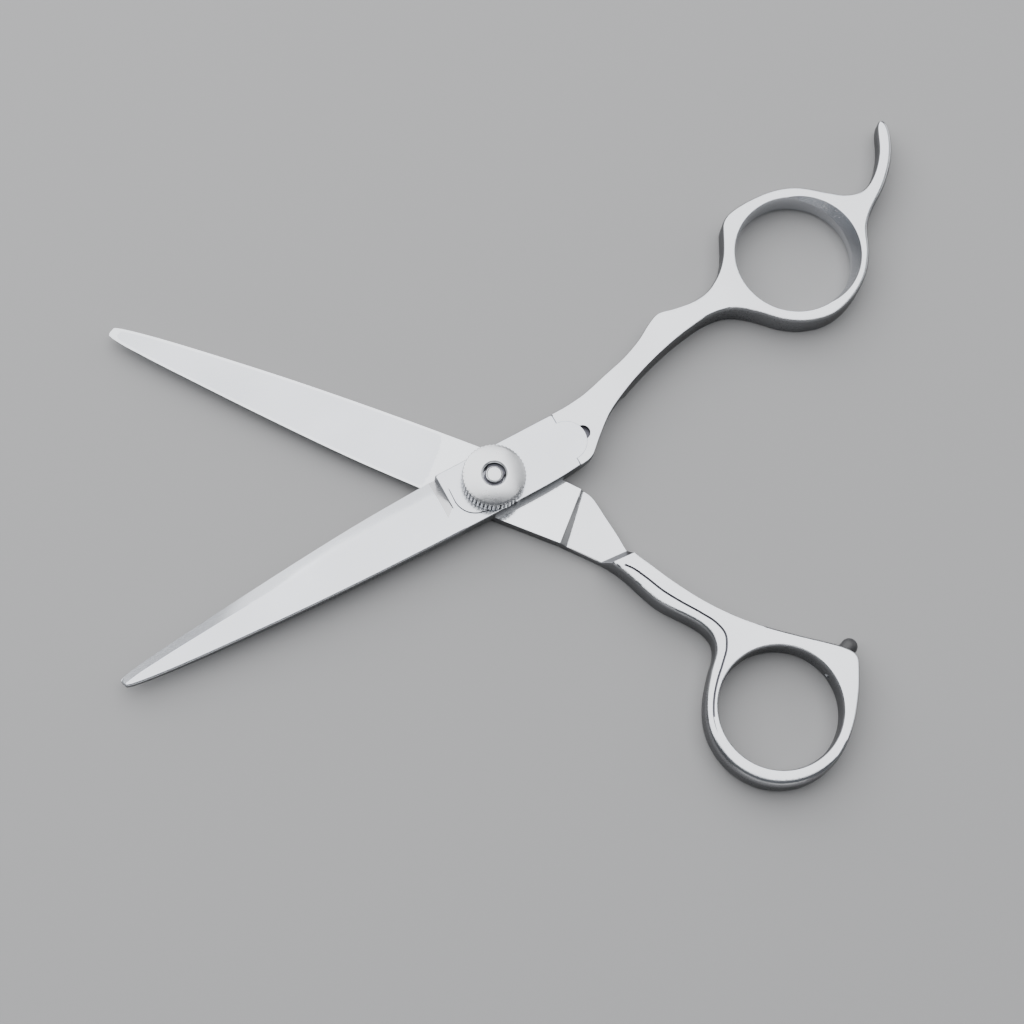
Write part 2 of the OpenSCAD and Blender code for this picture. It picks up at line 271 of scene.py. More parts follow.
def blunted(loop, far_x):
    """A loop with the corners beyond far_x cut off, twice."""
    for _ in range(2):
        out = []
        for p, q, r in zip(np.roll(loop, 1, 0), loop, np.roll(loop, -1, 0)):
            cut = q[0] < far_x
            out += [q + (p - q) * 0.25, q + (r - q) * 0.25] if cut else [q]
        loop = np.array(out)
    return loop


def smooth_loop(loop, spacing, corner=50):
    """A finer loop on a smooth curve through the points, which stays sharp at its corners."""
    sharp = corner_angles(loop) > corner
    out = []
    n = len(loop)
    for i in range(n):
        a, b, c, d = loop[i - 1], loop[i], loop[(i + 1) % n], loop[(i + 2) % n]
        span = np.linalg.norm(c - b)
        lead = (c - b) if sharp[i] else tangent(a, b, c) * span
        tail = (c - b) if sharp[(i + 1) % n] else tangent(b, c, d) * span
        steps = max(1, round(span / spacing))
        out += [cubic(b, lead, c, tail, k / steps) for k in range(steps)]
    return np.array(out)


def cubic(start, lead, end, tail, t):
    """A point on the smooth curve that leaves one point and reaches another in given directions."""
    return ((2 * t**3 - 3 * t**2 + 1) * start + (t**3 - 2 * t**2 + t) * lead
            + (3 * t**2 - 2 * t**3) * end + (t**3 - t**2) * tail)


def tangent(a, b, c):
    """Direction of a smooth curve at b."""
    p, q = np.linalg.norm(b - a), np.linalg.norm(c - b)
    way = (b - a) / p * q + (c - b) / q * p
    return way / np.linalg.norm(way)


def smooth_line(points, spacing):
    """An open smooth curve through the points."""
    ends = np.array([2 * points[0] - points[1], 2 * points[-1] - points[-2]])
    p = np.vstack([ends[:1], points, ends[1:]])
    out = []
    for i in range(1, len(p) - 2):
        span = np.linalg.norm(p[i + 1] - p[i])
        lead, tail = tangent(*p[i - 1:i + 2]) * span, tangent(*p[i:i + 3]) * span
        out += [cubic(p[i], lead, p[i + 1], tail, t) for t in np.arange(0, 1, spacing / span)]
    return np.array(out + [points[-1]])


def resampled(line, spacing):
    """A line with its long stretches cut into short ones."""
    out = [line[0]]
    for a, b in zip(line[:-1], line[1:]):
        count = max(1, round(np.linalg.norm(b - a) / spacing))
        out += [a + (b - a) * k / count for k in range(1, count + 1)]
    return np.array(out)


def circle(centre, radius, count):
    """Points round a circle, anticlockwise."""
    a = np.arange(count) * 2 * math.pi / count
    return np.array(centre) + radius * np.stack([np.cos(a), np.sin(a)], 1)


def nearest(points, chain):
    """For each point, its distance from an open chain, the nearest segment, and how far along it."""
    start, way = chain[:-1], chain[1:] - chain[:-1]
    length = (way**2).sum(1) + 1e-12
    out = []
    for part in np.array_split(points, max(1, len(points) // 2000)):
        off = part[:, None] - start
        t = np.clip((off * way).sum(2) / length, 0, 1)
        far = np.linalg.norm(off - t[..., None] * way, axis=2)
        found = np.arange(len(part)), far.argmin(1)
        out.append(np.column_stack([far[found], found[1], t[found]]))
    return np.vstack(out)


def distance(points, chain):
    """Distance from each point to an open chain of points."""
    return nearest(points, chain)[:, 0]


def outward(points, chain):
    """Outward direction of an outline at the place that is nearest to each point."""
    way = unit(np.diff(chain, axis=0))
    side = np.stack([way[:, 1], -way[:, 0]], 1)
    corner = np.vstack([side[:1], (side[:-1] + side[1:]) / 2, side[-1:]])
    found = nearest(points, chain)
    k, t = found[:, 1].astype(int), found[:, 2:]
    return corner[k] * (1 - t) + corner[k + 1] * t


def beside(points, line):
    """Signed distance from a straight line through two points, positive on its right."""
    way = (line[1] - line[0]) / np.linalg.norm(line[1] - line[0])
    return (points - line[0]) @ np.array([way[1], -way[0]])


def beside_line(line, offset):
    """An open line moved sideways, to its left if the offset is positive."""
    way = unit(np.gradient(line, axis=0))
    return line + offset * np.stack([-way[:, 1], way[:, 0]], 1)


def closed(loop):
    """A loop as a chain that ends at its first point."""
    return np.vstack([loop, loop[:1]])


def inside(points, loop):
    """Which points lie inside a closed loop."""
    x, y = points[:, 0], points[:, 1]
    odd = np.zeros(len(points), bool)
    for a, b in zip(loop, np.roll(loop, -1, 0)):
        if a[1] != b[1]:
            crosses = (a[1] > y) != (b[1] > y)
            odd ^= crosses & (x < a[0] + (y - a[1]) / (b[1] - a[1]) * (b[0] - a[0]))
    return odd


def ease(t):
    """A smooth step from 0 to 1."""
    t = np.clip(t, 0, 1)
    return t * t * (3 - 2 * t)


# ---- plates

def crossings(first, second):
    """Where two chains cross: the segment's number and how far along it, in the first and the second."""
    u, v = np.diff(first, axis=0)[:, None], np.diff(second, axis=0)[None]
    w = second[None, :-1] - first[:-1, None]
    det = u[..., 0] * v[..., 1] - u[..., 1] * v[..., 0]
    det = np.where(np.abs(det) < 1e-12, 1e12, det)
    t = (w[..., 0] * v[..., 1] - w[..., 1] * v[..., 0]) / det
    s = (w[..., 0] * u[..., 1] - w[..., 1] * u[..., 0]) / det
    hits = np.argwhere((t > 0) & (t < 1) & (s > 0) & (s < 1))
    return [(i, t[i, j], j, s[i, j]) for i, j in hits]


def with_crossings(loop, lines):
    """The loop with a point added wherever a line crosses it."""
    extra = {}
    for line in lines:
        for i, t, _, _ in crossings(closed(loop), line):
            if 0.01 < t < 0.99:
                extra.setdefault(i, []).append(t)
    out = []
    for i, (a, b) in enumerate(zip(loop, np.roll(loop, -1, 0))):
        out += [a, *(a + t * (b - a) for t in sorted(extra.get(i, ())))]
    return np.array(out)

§

Task to carry out
Write out exactly the lines from the start of the material through the line with "return loop". No other output is expected.

Exercise output
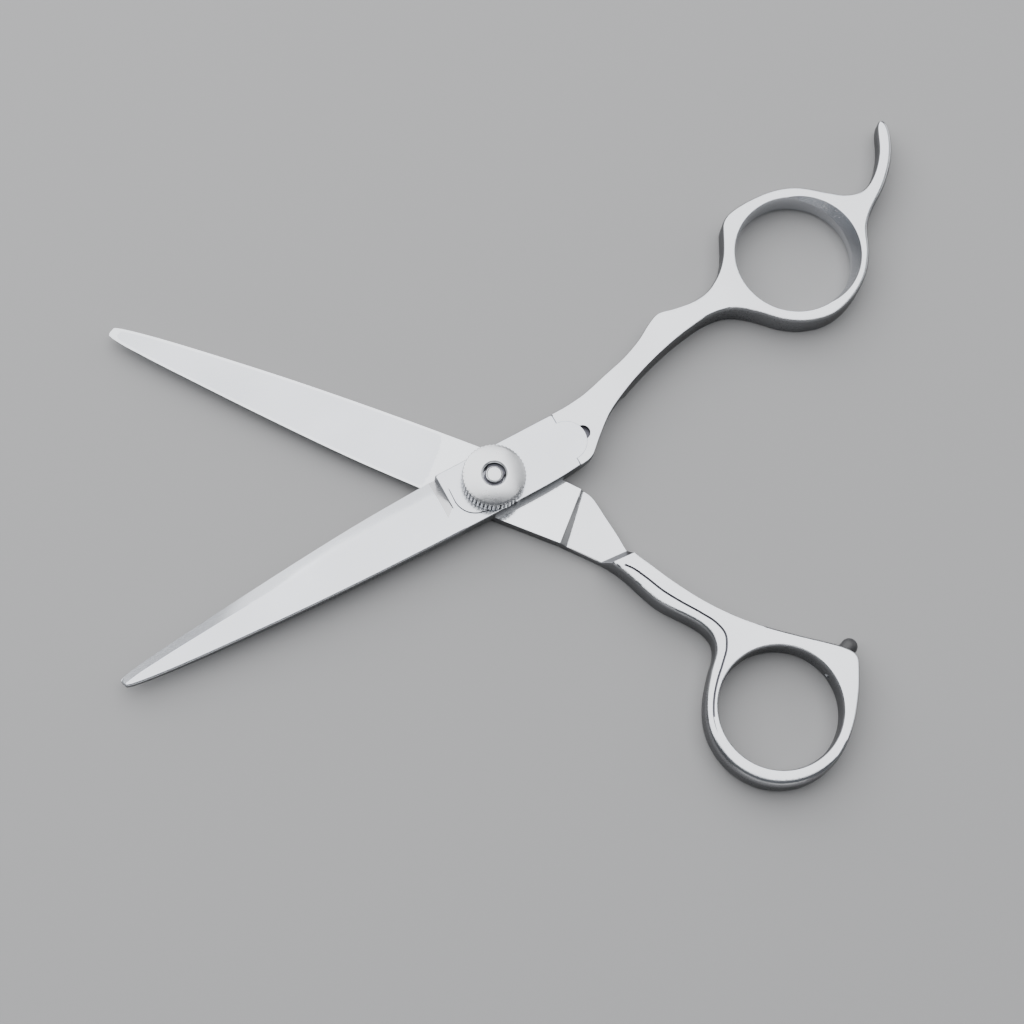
Write part 2 of the OpenSCAD and Blender code for this picture. It picks up at line 271 of scene.py. More parts follow.
def blunted(loop, far_x):
    """A loop with the corners beyond far_x cut off, twice."""
    for _ in range(2):
        out = []
        for p, q, r in zip(np.roll(loop, 1, 0), loop, np.roll(loop, -1, 0)):
            cut = q[0] < far_x
            out += [q + (p - q) * 0.25, q + (r - q) * 0.25] if cut else [q]
        loop = np.array(out)
    return loop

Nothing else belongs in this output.